2. Bargain secondary issues – While a larger company may be a bargain, it is usually due to unpopularity. A secondary company may become cheap for a number of reasons including unpopularity but also because of neglect, a constraint, or dislocation such as a spinoff. For simplicity, I have defined a secondary issue as a company with a market value below $1bn, although some of our investments have been much smaller companies.
3. Special situations and workouts - I include in this area everything from liquidations to distressed debt. This category will be unlikely to contain equity investments unless they have a limited life. (eg. Liquidations, risk arbitrage etc…)
Review of the first half of 2017
Large unpopular companies:
This category’s performance was roughly flat during the first six months of 2017 as gains in Blackberry and Leucadia National were largely offset by weakness in VOYA Financial and Seacor Holdings. Seacor’s weakness was somewhat structural as in June Seacor distributed to us Seacor Marine shares. I will discuss this a little more below.

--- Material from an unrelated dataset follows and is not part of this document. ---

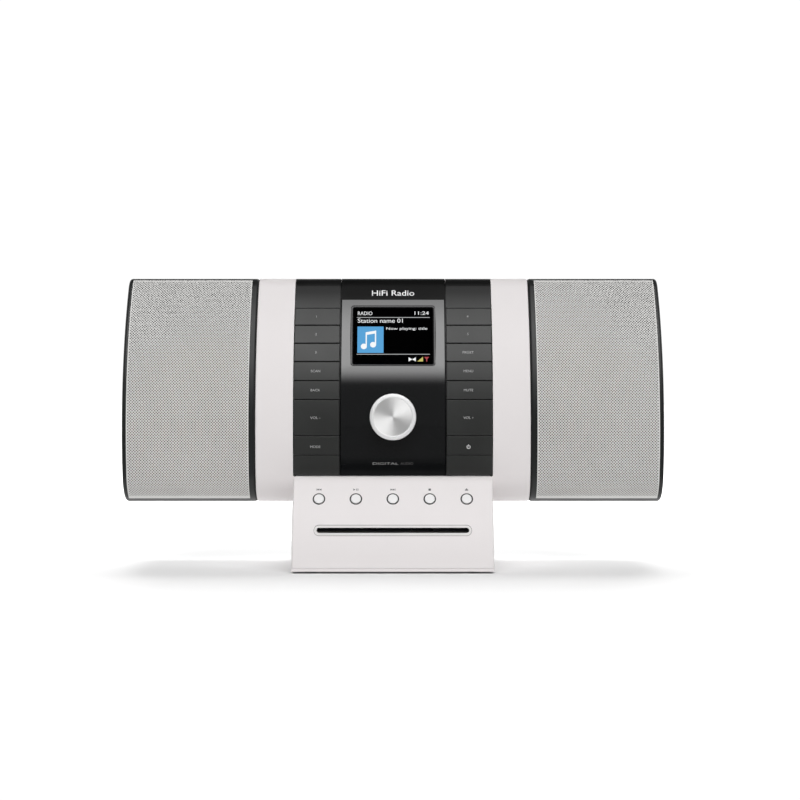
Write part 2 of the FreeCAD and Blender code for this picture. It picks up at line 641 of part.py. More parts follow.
# ---------------------------------------------------------------- CD drive
def build_drive():
    half = "chassis_half"
    floor = box("chassis_floor", "-" + half, half, -57, 66, 16, "16 + sheet")
    top = "slot_z + slot_high / 2"
    left = box("chassis_left", "-" + half, "-%s + sheet" % half, -57, 66, 16, top)
    right = box("chassis_right", half + " - sheet", half, -57, 66, 16, top)
    parts = [floor, left, right]
    for i, (x, y) in enumerate([(-60, -44), (60, -44), (-60, 58), (60, 58)]):
        parts.append(cylinder("chassis_post_%d" % i, 3, x, y, "base_seam - 0.2", 11.8, "z"))
    for i, x in enumerate((13.2, 66.0)):
        parts.append(box("rail_block_%d" % i, x, x + 2, -26, 26, 17, 27))
    for i, y in enumerate((-12, 20)):
        parts.append(cylinder("rail_%d" % i, "rod_radius", 13.5, y, 24, 54, "x"))
    solid = fuse("chassis_solid", *parts)
    screw_bore = cylinder("screw_bore", "rod_radius + 0.06", 10, -20, 24, 60, "x")
    node("cd_chassis", cut("chassis", solid, screw_bore))

    guide = box("guide_sheet", "-" + half, half, -57, 66, top, "%s + sheet" % top)
    eye = cylinder("guide_eye", 17, 0, "spindle_y", 30, 20, "z")
    ribs = [box("guide_rib_%d" % i, -66, 66, y, y + 1.2, "%s + 1" % top, "%s + 4" % top)
            for i, y in enumerate((-45, -25, 40))]
    node("cd_top_guide", fuse("guide", cut("guide_open", guide, eye), *ribs))

    spindle = cylinder("spindle_motor", 12, 0, "spindle_y", "16 + sheet", 11.6, "z")
    bore = cylinder("spindle_bore", 1.06, 0, "spindle_y", 24, 10, "z")
    feed = cylinder("feed_motor", 5.5, 70.1, -20, 24, 10, "x")
    load = cylinder("load_motor", 5.5, -80.1, -44, 26, 10, "x")
    node("cd_motors", group("motors", cut("spindle_open", spindle, bore), feed, load))

    disc = cylinder("turn_disc", 15, 0, "spindle_y", 30, 1.6, "z")
    hub = doc.addObject("Part::Cone", "turn_hub")
    bind(hub, "Radius1", 7.3)
    bind(hub, "Radius2", 5.6)
    bind(hub, "Height", 1.7)
    bind(hub, "Placement.Base.y", "spindle_y")
    bind(hub, "Placement.Base.z", 31.5)
    pin = cylinder("turn_pin", 1.0, 0, "spindle_y", 24.5, 6, "z")
    node("turntable", fuse("turn", disc, hub, pin))

    sled = box("sled_block", 17, 35, -24, 24, 21, 29.6)
    lens = cylinder("sled_lens", 4, 26, "spindle_y", 29.5, 1.3, "z")
    bores = [cylinder("sled_bore_%d" % i, "rod_radius + 0.06",
                      0, y, 24, 80, "x") for i, y in enumerate((-12, 20))]
    nut = cylinder("sled_nut", "rod_radius + 0.35", 0, -20, 24, 80, "x")
    node("laser_sled", cut("sled", fuse("sled_solid", sled, lens), nut, *bores))
    screw = cylinder("screw_core", "rod_radius", 12, -20, 24, 57.9, "x")
    node("lead_screw", group("screw_group", screw))

    bar = box("arm_bar", -66, 66, -56, -48, 18.6, 21)
    ears = [box("arm_ear_%d" % i, x, x + 2, -56, -48, 18.6, 30) for i, x in enumerate((-66, 64))]
    bore = cylinder("arm_bore", "rod_radius + 0.06", -70, -52, 27.2, 140, "x")
    node("roller_arm", cut("arm", fuse("arm_solid", bar, *ears), bore))
    sleeve = cylinder("roller_sleeve", "roller_radius", -61, -52, 27.2, 122, "x")
    axle = cylinder("roller_axle", "rod_radius", -67, -52, 27.2, 134, "x")
    node("load_roller", fuse("roller", sleeve, axle))


# ---------------------------------------------------------------- speakers
def build_speaker(tag, side):
    def span(a, b):
        return (a, b) if side > 0 else ("-(%s)" % b, "-(%s)" % a)
    x0, x1 = span("housing_half", "cabinet_outer")
    outer = drum_profile(tag + "_outer", 0, x0, x1, "back_y", 2.5)
    i0, i1 = span("housing_half + cabinet_wall", "cabinet_outer - cabinet_wall")
    inner = drum_profile(tag + "_inner", 3.5, i0, i1, "back_y - 3.5")
    m0, m1 = span(126.3, 225.1)
    mouth = box(tag + "_mouth", m0, m1, -60, 8, 62, 244)
    r0, r1 = span("grille_in - 0.1", "grille_out + 0.1")
    step = box(tag + "_step", r0, r1, -60, 12, "grille_low - 0.1", "grille_high + 0.1")
    core = drum_profile(tag + "_core", 1.05, *span(120, 230), back="back_y")
    shell = cut(tag + "_shell", outer, inner, mouth, cut(tag + "_rebate", step, core))
    cx = "%d * driver_x" % side
    ring = cut(tag + "_baffle", drum_profile(tag + "_front", 8, i0, i1, "20"),
               drum_profile(tag + "_rear", 11, i0, i1, "21"))
    keep = box(tag + "_keep", i0, i1, -60, 19.9, 50, 260)
    baffle = common(tag + "_wall", ring, keep)
    pad = cylinder(tag + "_pad", 44, cx, -27.5, "driver_z", 9, "y")
    flat = cylinder(tag + "_flat", 44, cx, -50, "driver_z", 22.5, "y")
    hole = cylinder(tag + "_hole", 37, cx, -50, "driver_z", 50, "y")
    front = cut(tag + "_baffle_open", fuse(tag + "_baffle_solid", baffle, pad), flat, hole)
    node("cabinet_" + tag, fuse(tag + "_cabinet", shell, front))

    g0, g1 = span("grille_in", "grille_out")
    skin = cut(tag + "_skin", drum_profile(tag + "_grille_out", 0, g0, g1, "20"),
               drum_profile(tag + "_grille_in", 1.0, *span(120, 230), back="21"))
    window = box(tag + "_grille_box", g0, g1, -60, 12, "grille_low", "grille_high")
    node("grille_" + tag, common(tag + "_grille", skin, window))

    place = FreeCAD.Placement(V(side * S["driver_x"], 0, S["driver_z"]), FreeCAD.Rotation())
    basket, sketch = revolved(tag + "_basket", [
        (34, -29.5), (42, -29.5), (42, -27.5), (36.6, -27.5), (25, -5), (25, 9), (0, 9),
        (0, -7), (11.0, -7), (11.0, 5), (13.2, 5), (13.2, -5), (20.5, -5), (34, -26.5)])
    node("driver_" + tag, basket, place)
    cone, sketch = revolved(tag + "_cone", [
        (0, -18.6), (11.0, -16.6), (33.4, -28.8), (33.4, -27.6), (12.6, -14.8), (12.6, 2.8),
        (11.6, 2.8), (11.6, -15.4), (0, -17.4)])
    node("cone_" + tag, cone, place)


# ---------------------------------------------------------------- antenna
def build_antenna():
    x = "antenna_x"
    y = "antenna_y"
    z = "antenna_z"
    stub = cylinder("swivel_stub", 2.5, x, 66, z, 5, "y")
    disc = cylinder("swivel_disc", 6, x, 70.1, z, 1.4, "y")
    ears = []
    for i, low in enumerate((-4.9, 3.2)):
        ears.append(cylinder("swivel_ear_%d" % i, 3.7, x, y, "%s + %s" % (z, low), 1.7, "z"))
        ears.append(box("swivel_web_%d" % i, x + " - 3.7", x + " + 3.7", 71.2, y,
                        "%s + %s" % (z, low), "%s + %s" % (z, low + 1.7)))
    pin = cylinder("swivel_pin", 1.2, x, y, z + " - 4", 8, "z")
    node("antenna_swivel", fuse("swivel", stub, disc, pin, *ears))
    knuckle = cylinder("rod_knuckle", 3.4, x, y, z + " - 2.9", 5.8, "z")
    tube = cylinder("rod_tube", "antenna_radius", -85, y, z, x + " + 83", "x")
    pin_hole = cylinder("rod_pin_hole", 1.26, x, y, z + " - 6", 12, "z")
    inner = cylinder("rod_inner", 2.35, -86, y, z, 170, "x")
    node("antenna_rod_1", cut("rod_1", fuse("rod_1_solid", knuckle, tube), pin_hole, inner))
    tube_2 = cylinder("rod_2_tube", 2.3, -86, y, z, 168, "x")
    inner_2 = cylinder("rod_2_inner", 1.65, -87, y, z, 165, "x")
    node("antenna_rod_2", cut("rod_2", tube_2, inner_2))
    core = cylinder("rod_3_core", 1.6, -90, y, z, 166, "x")
    tip = cylinder("rod_3_tip", 2.8, -92, y, z, 5.5, "x")
    node("antenna_rod_3", fuse("rod_3", core, tip))


build_housing()
build_back_panel()
build_fascia()
build_display()
for index in range(7):
    build_key(KEYS_LEFT[index], -1, index)
    build_key(KEYS_RIGHT[index], 1, index)
build_key_support()
build_knob()
build_electronics()
build_base()
build_buttons()
build_drive()
build_speaker("left", -1)
build_speaker("right", 1)
build_antenna()
doc.recompute()

# ---------------------------------------------------------------- check and write
for obj in doc.Objects:
    if "Invalid" in obj.State or "Error" in obj.State:
        raise RuntimeError("%s is %s" % (obj.Name, obj.State))
for obj in NODES:
    if obj.Shape.isNull() or not obj.Shape.isValid():
        raise RuntimeError("%s has no valid shape" % obj.Label)
for obj in NODES:
    obj.Shape.exportStep("parts/%s.step" % obj.Label)
print("wrote %d sub-parts" % len(NODES))
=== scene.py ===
import json
import math

import bpy
import numpy as np
from mathutils import Matrix, Vector


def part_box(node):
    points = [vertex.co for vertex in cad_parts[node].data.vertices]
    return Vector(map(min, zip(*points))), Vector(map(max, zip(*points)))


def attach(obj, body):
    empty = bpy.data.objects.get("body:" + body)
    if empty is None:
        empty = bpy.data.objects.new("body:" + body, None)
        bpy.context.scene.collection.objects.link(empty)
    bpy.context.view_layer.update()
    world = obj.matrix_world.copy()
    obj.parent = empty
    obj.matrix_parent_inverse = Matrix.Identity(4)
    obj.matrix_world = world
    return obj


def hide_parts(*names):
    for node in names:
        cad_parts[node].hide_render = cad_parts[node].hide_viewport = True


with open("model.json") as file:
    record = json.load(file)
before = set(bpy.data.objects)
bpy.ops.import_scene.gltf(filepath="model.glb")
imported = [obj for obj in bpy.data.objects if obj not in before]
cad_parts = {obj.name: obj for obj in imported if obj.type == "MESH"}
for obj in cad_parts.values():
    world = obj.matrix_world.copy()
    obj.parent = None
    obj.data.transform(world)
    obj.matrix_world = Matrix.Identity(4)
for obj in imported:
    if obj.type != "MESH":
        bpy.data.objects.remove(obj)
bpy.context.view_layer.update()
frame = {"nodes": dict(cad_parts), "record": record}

# lengths are metres unless a comment says millimetres
MM = 0.001
NODES = frame["nodes"]

# the front of the centre unit and speakers is part of a drum lying along X
DRUM_R = 0.222
DRUM_Y = 0.186
DRUM_Z = 0.1184
# the front of the base is part of a smaller drum
BASE_R = 0.144
BASE_Y = 0.0646
BASE_Z = -0.0086

scene = bpy.context.scene


# ---------------------------------------------------------------- places
def surface_frame(angle, x, y, z, distance):
    """Frame standing on a drum whose axis is at (y, z): X right, Y up the surface, Z out."""
    out = Vector((0, -math.cos(angle), math.sin(angle)))
    up = Vector((0, math.sin(angle), math.cos(angle)))
    place = Vector((x, y, z)) + out * distance
    return Matrix((
        (1, up.x, out.x, place.x), (0, up.y, out.y, place.y),
        (0, up.z, out.z, place.z), (0, 0, 0, 1)))


def on_drum(degrees, x=0.0, lift=0.0, radius=DRUM_R):
    """Frame on the large drum, at an angle above its axis."""
    return surface_frame(math.radians(degrees), x, DRUM_Y, DRUM_Z, radius + lift)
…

Bargain secondary companies:
The largest contributors to this category’s six month performance were Village Farms and Wow! Unlimited Media (exclamation mark is part of their name) while Glacier Media was a detractor.
Where We Are Now
My review of the portfolio will discuss the Trust as of June 30, 2017. Unaudited financial statements for the first 6 months of 2017 have been included (for Partners) with this report.
Two items of the Trust’s portfolio give me reason for optimism:
• Our stocks are inexpensive with several of our investments having near term catalysts in place to realize this value; and
• The balance sheets of our investee companies are generally in good shape.